Clojure is exciting, watching it right now it like watching the middle phase of the Lisp Machine's development except that I think it's just past the stage of serious breaking changes. Things are rough around the edges but a whole lot of people believe it's the future of Lisp. It also is by far the most functional of these three.

Common Lisp is so old it had to be multiparadigm (e.g. PROGN and the LOOP macro), Scheme can be programmed functionally but Clojure enforces it a lot more strongly and makes it fast due to a recently developed data structure that largely solves the functional programming trivial update problem.

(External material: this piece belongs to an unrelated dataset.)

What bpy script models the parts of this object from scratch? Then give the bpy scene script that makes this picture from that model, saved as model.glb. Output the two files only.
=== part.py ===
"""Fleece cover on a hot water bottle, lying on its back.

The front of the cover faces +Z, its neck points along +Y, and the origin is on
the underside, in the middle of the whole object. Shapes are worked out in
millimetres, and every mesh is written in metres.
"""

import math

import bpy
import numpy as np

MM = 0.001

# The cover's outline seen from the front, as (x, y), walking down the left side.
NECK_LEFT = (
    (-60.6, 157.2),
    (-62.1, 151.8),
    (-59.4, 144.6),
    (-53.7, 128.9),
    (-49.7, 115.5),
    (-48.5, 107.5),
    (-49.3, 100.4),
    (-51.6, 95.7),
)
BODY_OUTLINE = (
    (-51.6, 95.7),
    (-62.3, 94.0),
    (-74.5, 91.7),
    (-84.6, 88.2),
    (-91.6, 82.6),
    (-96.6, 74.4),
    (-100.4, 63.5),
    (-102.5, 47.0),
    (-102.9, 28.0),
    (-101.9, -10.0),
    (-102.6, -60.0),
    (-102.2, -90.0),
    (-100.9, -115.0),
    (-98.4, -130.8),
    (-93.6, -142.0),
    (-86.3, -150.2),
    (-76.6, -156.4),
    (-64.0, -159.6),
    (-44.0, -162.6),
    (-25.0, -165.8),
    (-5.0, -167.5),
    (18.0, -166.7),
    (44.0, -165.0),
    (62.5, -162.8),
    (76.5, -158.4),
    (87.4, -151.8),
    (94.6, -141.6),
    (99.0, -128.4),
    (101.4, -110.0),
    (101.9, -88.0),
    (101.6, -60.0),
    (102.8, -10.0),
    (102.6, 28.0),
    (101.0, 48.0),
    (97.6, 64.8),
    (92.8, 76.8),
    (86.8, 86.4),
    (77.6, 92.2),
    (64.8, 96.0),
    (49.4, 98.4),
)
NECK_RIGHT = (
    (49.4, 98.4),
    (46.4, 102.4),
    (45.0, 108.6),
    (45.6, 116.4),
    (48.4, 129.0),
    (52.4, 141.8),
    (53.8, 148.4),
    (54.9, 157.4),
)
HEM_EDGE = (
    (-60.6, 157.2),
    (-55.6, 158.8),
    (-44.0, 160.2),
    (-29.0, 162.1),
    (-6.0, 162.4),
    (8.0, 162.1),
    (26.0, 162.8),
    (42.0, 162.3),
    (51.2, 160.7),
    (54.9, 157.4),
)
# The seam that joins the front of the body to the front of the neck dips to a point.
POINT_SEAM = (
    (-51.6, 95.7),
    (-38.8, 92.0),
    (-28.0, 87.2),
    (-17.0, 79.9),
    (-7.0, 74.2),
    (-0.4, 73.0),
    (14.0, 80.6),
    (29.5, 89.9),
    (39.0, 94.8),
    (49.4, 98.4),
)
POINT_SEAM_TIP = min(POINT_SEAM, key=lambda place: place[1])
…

And that allows it to tackle what I find to be the most interesting language problem, multicore single address space concurrency. It's sufficiently functional to allow STM to work (which is generally impractical to bolt onto an imperative language), plus it has several other mechanisms, all of which can take advantage of the immutability of its basic data structures.

And the biggest advantage in getting real world things done today is its Java interoperability which is efficient and allows you to use all these Java libraries people have been developing for a decade and a half. Being able to take advantage of what is perhaps the healthiest ecosystem (although, granted, not for the number crunching of science and engineering) is a big win.

On the other hand, it does drive up the complexity of what you have to learn and deal with, and has twisted the language a bit here and there.

Depending on what you want to do going with either Common Lisp e.g. SBCL or Clojure should do you well.

And, yeah, a whole bunch of things are easier to do in a Lisp. There's a reason it's the second oldest surviving computer language, after FORTRAN.